After you remove all the scammers, professional daters (both men and women), and general timewasters, the people remaining are just normal people, looking for the one person they hope to spend the rest of their lives with. He doesn't have to be rich and she doesn't have to be a 21yo model. We are all human, for better or worse, and here as in any arena we will meet people we don't get on with for any number of reasons... cultural differences, personality conflicts, different goals, cat person/dog person, anything. Being genuine doesn't guarantee success - we still have to drop a coin in the slot and take our chance. If that means we spend thousands of dollars and end up with nothing to show for it, then so be it. We shouldn't accuse the woman of being a scammer. And the woman shouldn't accuse the man of lying, even if she feels hurt and bitter. It's life.
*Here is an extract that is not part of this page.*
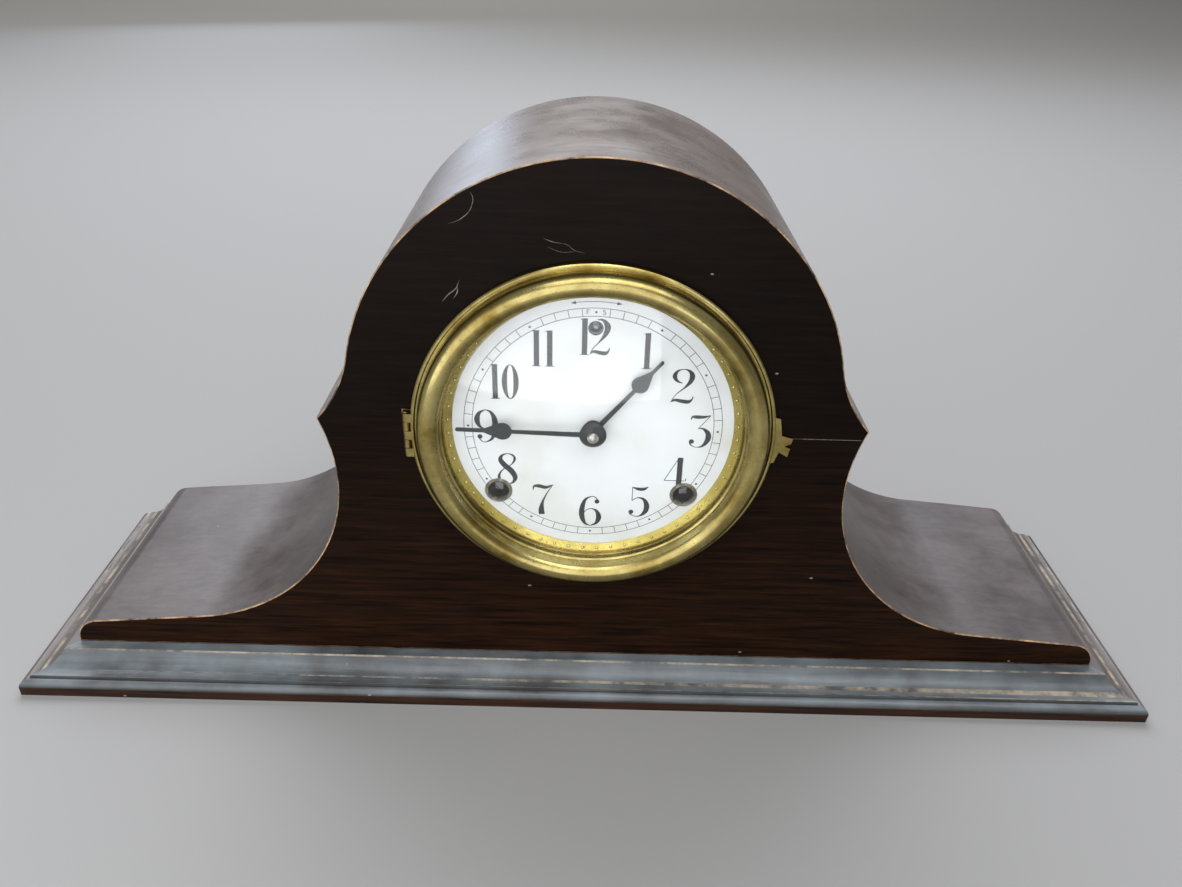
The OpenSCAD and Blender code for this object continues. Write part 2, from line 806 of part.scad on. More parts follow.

I had an unsuccessful experience with an Eastern European girl. We lived together for a while (in spite of the early warning signs and advice from my friends, which I stupidly ignored), and at first I thought she was the One for me - I wouldn't have gone to so much trouble and expense on pursuing a relationship with her otherwise. But as we got to know each other better, it became clear we weren't right for each other. I could list all the things that were wrong with her, but I'm not like that. It came to the point where her fiancée visa was soon to expire, so we either had to get married or call an end to it. We had too many problems and conflicts to throw so much caution to the wind, so she had to leave and go back to her country. There were times afterwards that I regretted this, but eventually I realised it was absolutely for the best, for both of us.
Olga, keep an open mind and a pure heart. Every story has 2 sides. Your ex-fiancé clearly wasn't the right man for you (and vice-versa), but I'm sure both you and he will find appropriate partners in time. You're clearly still holding this unfortunate experience close to you. The sooner you let it go, the sooner your heart will be free to find someone else. I let go of my unfortunate experience, and I found someone absolutely wonderful!
There's no such thing as perfect people, only perfect intentions.